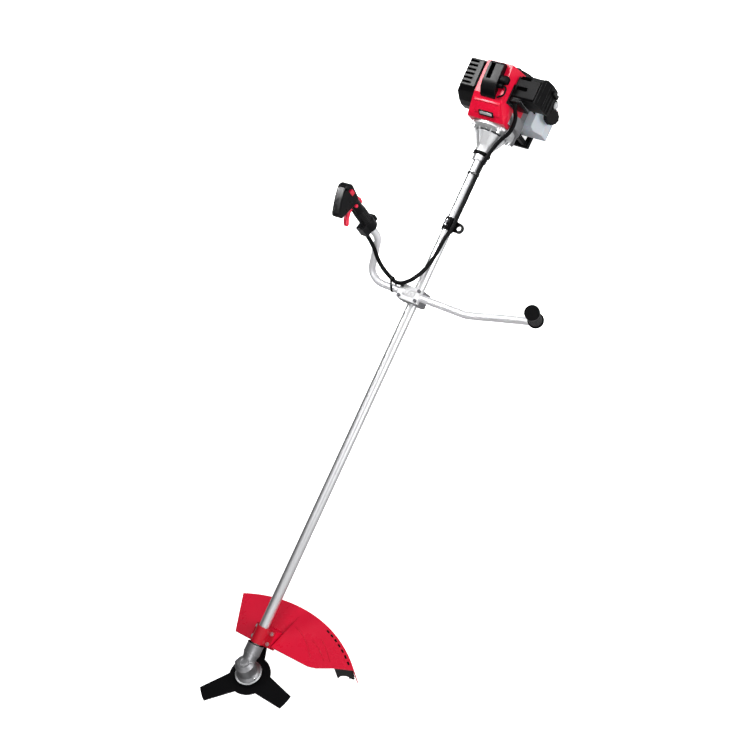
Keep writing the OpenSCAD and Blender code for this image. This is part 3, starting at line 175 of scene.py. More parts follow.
# %% Lay the floor
floor_side = 30
floor_gap = 0.0005
floor_z = cad_low.z - floor_gap
bpy.ops.mesh.primitive_plane_add(size=floor_side, location=(0.4, 0, floor_z))
floor = bpy.context.object
floor.name = "floor"
print("floor at", round(floor_z, 4))

# %% [markdown]
# Most finishes share a few effects, so each is a node group with its own inputs, placed in every
# material that needs it. The first rounds the look of an edge: the Bevel node bends
# the normal near an edge, and how far it bends is also a mask of where paint wears off first.

# %% Group: rounded edges and their wear
def new_group(name, inputs, outputs):
    group = bpy.data.node_groups.new(name, "ShaderNodeTree")
    for label, kind, value in inputs:
        socket = group.interface.new_socket(label, in_out="INPUT", socket_type="NodeSocket" + kind)
        if value is not None:
            socket.default_value = value
    for label, kind in outputs:
        group.interface.new_socket(label, in_out="OUTPUT", socket_type="NodeSocket" + kind)
    return group, group.nodes.new("NodeGroupInput"), group.nodes.new("NodeGroupOutput")


edges, edges_in, edges_out = new_group("rounded_edges", [("Radius", "Float", 0.0008)],
                                       [("Normal", "Vector"), ("Edge", "Float")])
soft_edge = put(edges, "Bevel", {"Radius": edges_in.outputs["Radius"]}, samples=4)
flat_face = put(edges, "NewGeometry")
bend = put(edges, "VectorMath", {0: soft_edge.outputs[0], 1: flat_face.outputs["True Normal"]},
           operation="DOT_PRODUCT")
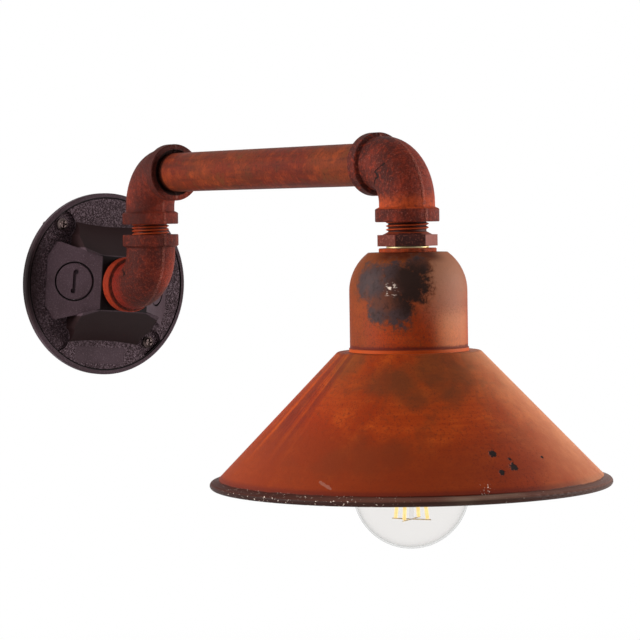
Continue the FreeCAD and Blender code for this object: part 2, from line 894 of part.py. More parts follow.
def lamp_shade():
    thick = of("shade_wall")
    hole = of("holder_skirt_d") / 2 + of("shade_hole_fit")
    top = of("shade_top_d") / 2
    flange = of("shade_rim_d") / 2 - of("shade_flange_width")
    flange_z = cup_bottom - of("shade_depth")
    run = flange - top
    fall = of("shade_depth")
    length = root_of(run * run + fall * fall)
    round_in = of("shade_top_round") * fall / (length + run)
    round_out = round_in * run / length
    round_down = round_in * fall / length
    lip = flange_z - of("shade_groove")
    bead = of("shade_bead_d") / 2
    rim = of("shade_rim_d") / 2
    rim_z = lip - of("shade_flange_drop")
    bead_in = rim - bead * 2
    shift = thick * (length - run) / fall
    hang(turned("lamp_shade", [
        (hole, cup_bottom), (top - round_in, cup_bottom),
        (top + round_out, cup_bottom - round_down, of("shade_top_round")),
        (flange, flange_z), (flange, lip), (rim - bead, rim_z), (rim, rim_z - bead, bead),
        (rim - bead, rim_z - bead * 2, bead), (bead_in, rim_z - bead * 1.5),
        (bead_in, rim_z - thick), (flange, lip - thick), (top - shift, cup_bottom - thick),
        (hole, cup_bottom - thick)]))


def shade_ring():
    thick = of("shade_wall")
    top = cup_bottom - thick
    bottom = top - of("ring_height")
    hole = of("holder_skirt_d") / 2 + of("thread_fit")
    rim = of("ring_d") / 2
    collar = hole + of("ring_lip") * 1.5
    hang(turned("shade_ring", [
        (hole, top), (rim, top), (rim, top - of("ring_lip")), (collar, top - of("ring_lip") * 1.5),
        (collar, bottom), (hole, bottom)]))


def lampholder():
    """The two insulating halves that hold the screw shell and the terminals."""
    rod = of("rod_d") / 2 + of("thread_fit")
    outer = of("holder_top_d") / 2
    inner = outer - of("holder_top_wall")
    ceiling = rod_bottom
    shoulder = of("holder_top_wall")
    hang(turned("lampholder_cap", [
        (rod, holder_high), (inner - shoulder, holder_high), (outer, holder_high - shoulder),
        (outer, holder_split), (inner, holder_split), (inner, ceiling), (rod, ceiling)]))
    floor_low = bulb_tip + of("contact_gap") + of("contact_bump") + of("contact_thickness")
    floor_high = floor_low + of("holder_floor")
    flange = of("holder_flange_d") / 2
    flange_z = cup_bottom + of("holder_flange_height")
    skirt = of("holder_skirt_d") / 2
    bore = of("shell_d") / 2 + of("shell_wall") + of("thread_fit")
    rivet = of("terminal_shank_d") / 2 + of("thread_fit")
    base = turned("lampholder_base", [
        (rivet, floor_high), (inner, floor_high), (inner, holder_split), (outer, holder_split),
        (outer, flange_z), (flange, flange_z), (flange, cup_bottom), (skirt, cup_bottom),
        (skirt, holder_low), (bore, holder_low), (bore, floor_low), (rivet, floor_low)])
    holes = sketch_on(base, "XY_Plane", floor_high)
    for side in (-1, 1):
        disc(holes, rivet * 2, of("terminal_spread") * side, 0)
    pocket(base, holes, of("holder_floor"))
    hang(base)
    shell_in = of("shell_d") / 2
    shell_out = shell_in + of("shell_wall")
    shell_top = holder_low + of("shell_length")
    shell = turned("lampholder_shell", [
        (shell_in, holder_low), (shell_out, holder_low), (shell_out, shell_top), (shell_in, shell_top)])
    round_thread(
        shell, of("shell_ridge_d"), shell_in, of("edison_pitch"),
        thread_start + of("edison_pitch") / 2, of("edison_turns"))
    hang(shell)
    contact = new_body("lampholder_contact")
    leaf = sketch_on(contact, "XY_Plane", floor_low)
    x = of("contact_length") / 2
    y = of("contact_width") / 2
    outline(leaf, [(-x, -y), (x, -y), (x, y), (-x, y)])
    pad(contact, leaf, of("contact_thickness"), back=True)
    bump = sketch_on(contact, "XY_Plane", floor_low)
    disc(bump, of("contact_width") * 0.8)
    pad(contact, bump, of("contact_thickness") + of("contact_bump"), back=True)
    rivet_shank = sketch_on(contact, "XY_Plane", floor_low)
    disc(rivet_shank, of("terminal_shank_d"))
    pad(contact, rivet_shank, of("holder_floor"))
    hang(contact)
    screws = []
    for side in (-1, 1):
        centre = Vector(terminal_x(side).value, drop_y.value, arm_z.value)
        foot = Vector(0, 0, floor_low.value + of("contact_thickness").value)
        shank = Part.makeCylinder(
            of("terminal_shank_d").value / 2, of("holder_floor").value - of("contact_thickness").value,
            centre + foot)
        head = Part.makeCylinder(
            of("terminal_head_d").value / 2, of("terminal_head_height").value,
            centre + Vector(0, 0, floor_high.value))
        screws.append(shank.fuse(head).removeSplitter())
    keep(solid_piece("terminal_screws", Part.makeCompound(screws)))
    return floor_high


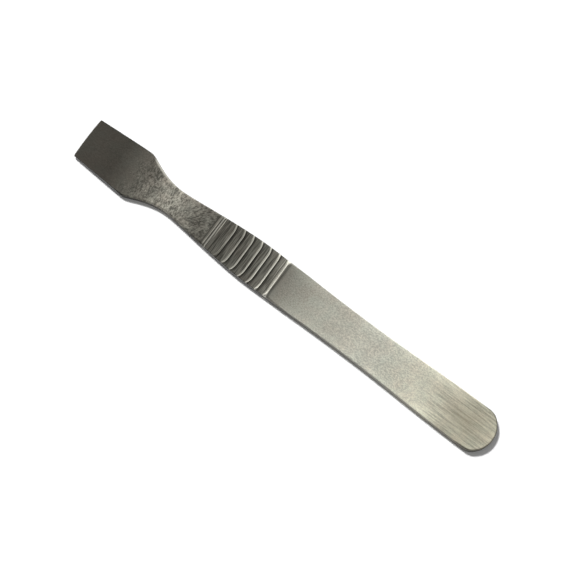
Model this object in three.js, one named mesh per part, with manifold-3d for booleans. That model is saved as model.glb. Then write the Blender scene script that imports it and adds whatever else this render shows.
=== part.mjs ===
// Steel spudger: one forged bar with a ground scraping blade, a narrow neck, a ribbed finger grip
// and a flat handle with a round end. Millimetres, +Z up, blade towards -X, lying flat on Z = 0.
import * as THREE from 'three';
import { mergeVertices } from 'three/addons/utils/BufferGeometryUtils.js';
import Module from 'manifold-3d';

// Bar
const LENGTH = 120;
const THICKNESS = 2.2;
const EDGE_ROUND = 0.2;
const EDGE_ROUND_STEPS = 3;
const CURVE_STEPS = 12;

// Plan view: distances from the blade's tip, and half widths there
const TIP_HALF_WIDTH = 5.5;
const TIP_CROWN = 0.15;
const TIP_CHAMFER = 0.35;
const SHOULDER_AT = 14.9;
const SHOULDER_HALF_WIDTH = 6.36;
const SHOULDER_ROUND = 0.6;
const SHOULDER_SLOPE = 0.36;
const NECK_AT = 25.6;
const NECK_HALF_WIDTH = 3.33;
const GRIP_AT = 51;
const GRIP_HALF_WIDTH = 5.38;
const WAIST_AT = 77.5;
const WAIST_HALF_WIDTH = 4.97;
const END_CORNER_AT = 115.2;
const END_HALF_WIDTH = 5.72;
const END_RADIUS = 6.25;
const END_ARC_START = 0.96;

// Curves between those places leave and arrive along the bar. These are their control points.
const NECK_CURVE = { leaveAt: 17.85, leaveHalf: 5.36, arriveAt: 20.8 };
const GRIP_CURVE = { leaveAt: 29.5, arriveAt: 41.5 };
const WAIST_CURVE = { leaveAt: 59, arriveAt: 64 };
const END_CURVE = { leaveAt: 92, arriveAt: 99, arriveHalf: 5.7 };
const END_CORNER_REACH = 1.2;

// Side view: half thicknesses either side of the middle plane
const EDGE_HALF = 0.22;
const BLADE_HEEL_AT = 17;
const BLADE_HEEL_HALF = 0.9;
const NECK_HALF = 1.0;
const RIB_FLOOR_HALF = 0.8;
const HANDLE_DIP_HALF = 1.0;
const HANDLE_LEVEL_AT = 76;
const HANDLE_CLEAR_LEAD = 1;
const CLEAR_HALF = THICKNESS / 2 + 0.4;

// Ribbed grip
const RIB_COUNT = 7;
const RIB_PITCH = 2.462;
const FIRST_RIB_AT = 41.48;
const RIB_TOP_WIDTH = 0.12;
const RIB_RISE = 0.36;
const RIB_FALL = 0.2;
const RIB_CLEAR = 0.03;
const GRIP_START = 37.2;
const GRIP_LEAD = 0.7;
const CUTTER_WIDTH = 20;

const wasm = await Module();
wasm.setup();

// Outline of one long side, from the middle of the tip to the middle of the round end.
function addUpperSide(shape) {
  const endCentre = LENGTH - END_RADIUS;
  const arcX = endCentre + END_RADIUS * Math.cos(END_ARC_START);
  const arcY = END_RADIUS * Math.sin(END_ARC_START);
  const shoulderX = SHOULDER_AT + SHOULDER_ROUND;
  const shoulderY = SHOULDER_HALF_WIDTH - SHOULDER_ROUND * SHOULDER_SLOPE;
  shape.moveTo(0, 0);
  shape.lineTo(TIP_CROWN, TIP_HALF_WIDTH - TIP_CHAMFER);
  shape.lineTo(TIP_CROWN + TIP_CHAMFER, TIP_HALF_WIDTH);
  shape.lineTo(SHOULDER_AT - SHOULDER_ROUND, SHOULDER_HALF_WIDTH);
  shape.quadraticCurveTo(SHOULDER_AT, SHOULDER_HALF_WIDTH, shoulderX, shoulderY);
  shape.bezierCurveTo(
    NECK_CURVE.leaveAt, NECK_CURVE.leaveHalf,
    NECK_CURVE.arriveAt, NECK_HALF_WIDTH,
    NECK_AT, NECK_HALF_WIDTH,
  );
  shape.bezierCurveTo(
    GRIP_CURVE.leaveAt, NECK_HALF_WIDTH,
    GRIP_CURVE.arriveAt, GRIP_HALF_WIDTH,
    GRIP_AT, GRIP_HALF_WIDTH,
  );
  shape.bezierCurveTo(
    WAIST_CURVE.leaveAt, GRIP_HALF_WIDTH,
    WAIST_CURVE.arriveAt, WAIST_HALF_WIDTH,
    WAIST_AT, WAIST_HALF_WIDTH,
  );
  shape.bezierCurveTo(
    END_CURVE.leaveAt, WAIST_HALF_WIDTH,
    END_CURVE.arriveAt, END_CURVE.arriveHalf,
    END_CORNER_AT, END_HALF_WIDTH,
  );
  shape.quadraticCurveTo(END_CORNER_AT + END_CORNER_REACH, END_HALF_WIDTH, arcX, arcY);
  shape.absarc(endCentre, 0, END_RADIUS, END_ARC_START, 0, true);
}

// The whole plan outline: one side, then its mirror image back to the tip.
function planOutline() {
  const side = new THREE.Shape();
  addUpperSide(side);
  const upper = side.getPoints(CURVE_STEPS);
  const lower = upper.slice(1, -1).reverse().map((p) => new THREE.Vector2(p.x, -p.y));
  return new THREE.Shape([...upper, ...lower]);
}

// The bar in plan, with its long edges and its round end rounded over.
function barGeometry() {
  const geometry = new THREE.ExtrudeGeometry(planOutline(), {
    depth: THICKNESS - 2 * EDGE_ROUND,
    bevelEnabled: true,
    bevelThickness: EDGE_ROUND,
    bevelSize: EDGE_ROUND,
    bevelOffset: -EDGE_ROUND,
    bevelSegments: EDGE_ROUND_STEPS,
  });
  geometry.translate(-LENGTH / 2, 0, EDGE_ROUND);
  return geometry;
}

// Upper line of the side view, as points of distance from the tip and half thickness. Each rib
// rises gently on the blade's side and falls steeply on the handle's side.
function thicknessLine() {
  const line = [
    [0, EDGE_HALF],
    [BLADE_HEEL_AT, BLADE_HEEL_HALF],
    [NECK_AT, NECK_HALF],
    [GRIP_START, NECK_HALF],
    [GRIP_START + GRIP_LEAD, RIB_FLOOR_HALF],
  ];
  const drop = THICKNESS / 2 - RIB_FLOOR_HALF;
  const crest = THICKNESS / 2 + RIB_CLEAR;
  for (let i = 0; i < RIB_COUNT; i += 1) {
    const near = FIRST_RIB_AT + i * RIB_PITCH - RIB_TOP_WIDTH / 2;
    const far = near + RIB_TOP_WIDTH;
    line.push([near - RIB_RISE, RIB_FLOOR_HALF]);
    line.push([near + (RIB_CLEAR * RIB_RISE) / drop, crest]);
    line.push([far - (RIB_CLEAR * RIB_FALL) / drop, crest]);
    line.push([far + RIB_FALL, i < RIB_COUNT - 1 ? RIB_FLOOR_HALF : HANDLE_DIP_HALF]);
  }
  line.push([HANDLE_LEVEL_AT, THICKNESS / 2]);
  line.push([HANDLE_LEVEL_AT + HANDLE_CLEAR_LEAD, CLEAR_HALF]);
  line.push([LENGTH + 1, CLEAR_HALF]);
  return line;
}

// A block as wide as the tool that holds its side view: wedge blade, neck, ribs and handle.
function profileGeometry() {
  const upper = thicknessLine();
  const lower = upper.map(([x, half]) => [x, -half]).reverse();
  const outline = [...upper, ...lower].map(([x, z]) => new THREE.Vector2(x, z));
  const geometry = new THREE.ExtrudeGeometry(new THREE.Shape(outline), {
    depth: CUTTER_WIDTH,
    bevelEnabled: false,
  });
  geometry.rotateX(Math.PI / 2);
  geometry.translate(-LENGTH / 2, CUTTER_WIDTH / 2, THICKNESS / 2);
  return geometry;
}

function toSolid(geometry) {
  const bare = geometry.clone();
  bare.deleteAttribute('normal');
  bare.deleteAttribute('uv');
  const merged = mergeVertices(bare, 1e-5);
  const mesh = new wasm.Mesh({
    numProp: 3,
    vertProperties: new Float32Array(merged.attributes.position.array),
    triVerts: new Uint32Array(merged.index.array),
  });
  return new wasm.Manifold(mesh);
}

function toGeometry(solid) {
  const mesh = solid.getMesh();
  const geometry = new THREE.BufferGeometry();
  geometry.setAttribute('position', new THREE.BufferAttribute(mesh.vertProperties, 3));
  geometry.setIndex(new THREE.BufferAttribute(mesh.triVerts, 1));
  geometry.computeVertexNormals();
  return geometry;
}

function makeSteelSpudger() {
  const solid = toSolid(barGeometry()).intersect(toSolid(profileGeometry()));
  const steel = new THREE.MeshStandardMaterial({ color: 0x9b978b, roughness: 0.45, metalness: 1 });
  const mesh = new THREE.Mesh(toGeometry(solid), steel);
  mesh.name = 'steel_spudger';
  return mesh;
}

const group = new THREE.Group();
group.add(makeSteelSpudger());

export default group;
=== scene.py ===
"""Steel spudger: one forged and ground bar, shown as a fine mesh with procedural steel finishes."""
import math

import bpy
import numpy as np
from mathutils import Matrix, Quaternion, Vector, noise


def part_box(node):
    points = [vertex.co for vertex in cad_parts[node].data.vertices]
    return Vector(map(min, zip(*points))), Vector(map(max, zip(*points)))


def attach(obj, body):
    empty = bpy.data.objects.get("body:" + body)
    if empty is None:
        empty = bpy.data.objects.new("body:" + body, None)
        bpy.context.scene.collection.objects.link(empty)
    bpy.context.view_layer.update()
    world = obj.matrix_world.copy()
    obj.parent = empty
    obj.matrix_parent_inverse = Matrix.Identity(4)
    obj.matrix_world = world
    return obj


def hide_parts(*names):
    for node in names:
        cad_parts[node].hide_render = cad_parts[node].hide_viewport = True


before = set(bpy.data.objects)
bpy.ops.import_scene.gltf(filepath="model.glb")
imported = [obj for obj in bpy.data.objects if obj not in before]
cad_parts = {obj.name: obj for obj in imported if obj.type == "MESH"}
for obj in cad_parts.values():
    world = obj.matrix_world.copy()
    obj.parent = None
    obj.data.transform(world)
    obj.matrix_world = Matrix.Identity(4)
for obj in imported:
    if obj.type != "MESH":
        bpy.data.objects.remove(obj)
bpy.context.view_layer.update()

NODE = "steel_spudger"
BOX_LOW, BOX_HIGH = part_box(NODE)

# ---------------------------------------------------------------------------------------------
# Driving dimensions. Lengths are in design millimetres, and MM turns them into metres.
# ---------------------------------------------------------------------------------------------

LENGTH = 120.0
MM = (BOX_HIGH.x - BOX_LOW.x) / LENGTH
HALF = (BOX_HIGH.z - BOX_LOW.z) / MM / 2

# Plan view: distances from the tip, and half widths there
TIP_HALF_WIDTH = 5.5
TIP_CROWN = 0.15
TIP_CORNER = 0.35
CORNER_STEPS = 9
SHOULDER_AT = 14.9
SHOULDER_HALF_WIDTH = 6.36
SHOULDER_ROUND = 0.6
SHOULDER_SLOPE = 0.36
NECK_AT = 25.6
NECK_HALF_WIDTH = 3.33
GRIP_AT = 51.0
GRIP_HALF_WIDTH = 5.38
WAIST_AT = 77.5
WAIST_HALF_WIDTH = 4.97
END_CORNER_AT = 115.2
END_HALF_WIDTH = 5.72
END_RADIUS = 6.25
END_ARC_START = 0.96
END_CENTRE = LENGTH - END_RADIUS
END_CORNER_REACH = 1.2
FAN_START = 106.0

# Control points of the curves between those places: (distance from the tip, half width)
NECK_CURVE = [(17.85, 5.36), (20.8, NECK_HALF_WIDTH)]
GRIP_CURVE = [(29.5, NECK_HALF_WIDTH), (41.5, GRIP_HALF_WIDTH)]
WAIST_CURVE = [(59.0, GRIP_HALF_WIDTH), (64.0, WAIST_HALF_WIDTH)]
END_CURVE = [(92.0, WAIST_HALF_WIDTH), (99.0, 5.7)]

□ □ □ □

> Given instruction: Extract the lines from the line with "if empty is" through the line with "HALF = (BOX_HIGH.z - BOX_LOW.z) / MM / 2". Keep both of those lines, copy everything exactly, and add nothing.

> Answer to the exercise:
    if empty is None:
        empty = bpy.data.objects.new("body:" + body, None)
        bpy.context.scene.collection.objects.link(empty)
    bpy.context.view_layer.update()
    world = obj.matrix_world.copy()
    obj.parent = empty
    obj.matrix_parent_inverse = Matrix.Identity(4)
    obj.matrix_world = world
    return obj


def hide_parts(*names):
    for node in names:
        cad_parts[node].hide_render = cad_parts[node].hide_viewport = True


before = set(bpy.data.objects)
bpy.ops.import_scene.gltf(filepath="model.glb")
imported = [obj for obj in bpy.data.objects if obj not in before]
cad_parts = {obj.name: obj for obj in imported if obj.type == "MESH"}
for obj in cad_parts.values():
    world = obj.matrix_world.copy()
    obj.parent = None
    obj.data.transform(world)
    obj.matrix_world = Matrix.Identity(4)
for obj in imported:
    if obj.type != "MESH":
        bpy.data.objects.remove(obj)
bpy.context.view_layer.update()

NODE = "steel_spudger"
BOX_LOW, BOX_HIGH = part_box(NODE)

# ---------------------------------------------------------------------------------------------
# Driving dimensions. Lengths are in design millimetres, and MM turns them into metres.
# ---------------------------------------------------------------------------------------------

LENGTH = 120.0
MM = (BOX_HIGH.x - BOX_LOW.x) / LENGTH
HALF = (BOX_HIGH.z - BOX_LOW.z) / MM / 2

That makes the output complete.